The point of the Mishnah is that operating in the Divine realm puts a person above the natural and human realms (so that the yoke of government and of livelihood, representatives of each of those realms, are removed). Part of what’s interesting about this is that Maharal has viewed the Mishnah as referring to general areas rather than the specific examples cited. It’s not that Torah frees us from government per se, but from having to worry about ordinary human interactions as a whole. It’s also, I think clearly, a view tinged with supernatural overtones that 21st century people might have a hard time agreeing with, but eminently worth considering nonetheless.
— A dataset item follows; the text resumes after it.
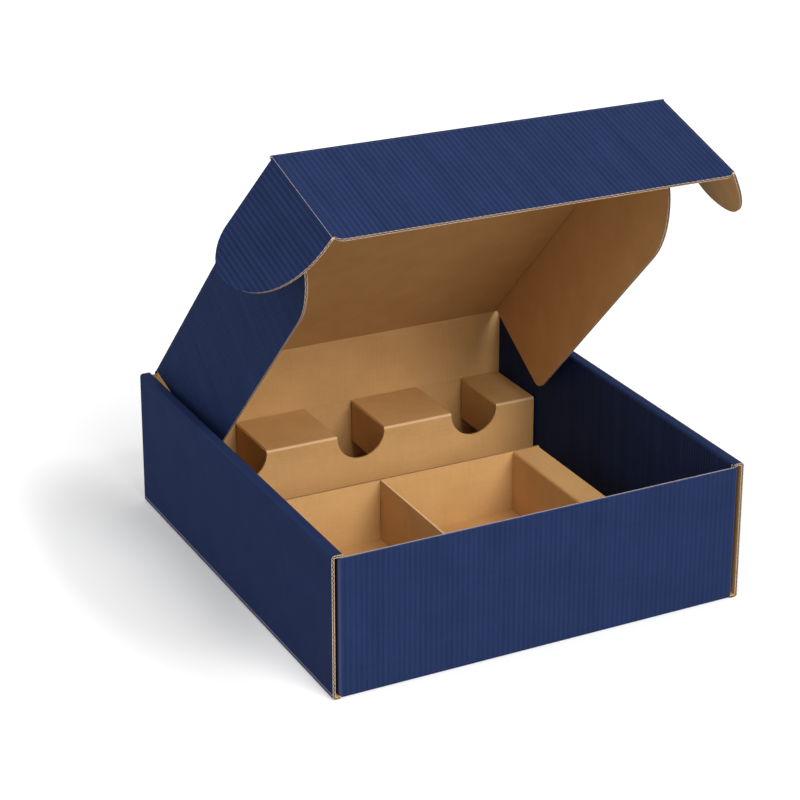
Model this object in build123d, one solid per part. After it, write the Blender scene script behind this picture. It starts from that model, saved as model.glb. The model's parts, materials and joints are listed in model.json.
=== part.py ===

Maharal connects the assumption of this Mishnah—that Torah trumps nature and society—to the placing of the objects in the Mishkan. The shulhan is the symbol of kingship, for reasons Maharal does not explain. The menorah has seven branches symbolizing the seven days of the week. In Hebrew, the term for seven days of the week is shiv`at yemei Bereshit, the seven days of Creation, which puts into the concept of weekdays the concept of nature as well. Those two objects were in the outer room of the Mishkah. The Aron, symbol of Torah (since it contained the original tablets), was placed in the Holy of Holies, again showing that the Torah realm is qualitatively superior to the other two. Here, too, the placement and symbolism of the various objects in the Mishkan make a point about the world and how it works, a point that stresses the supernatural underpinnings to that world.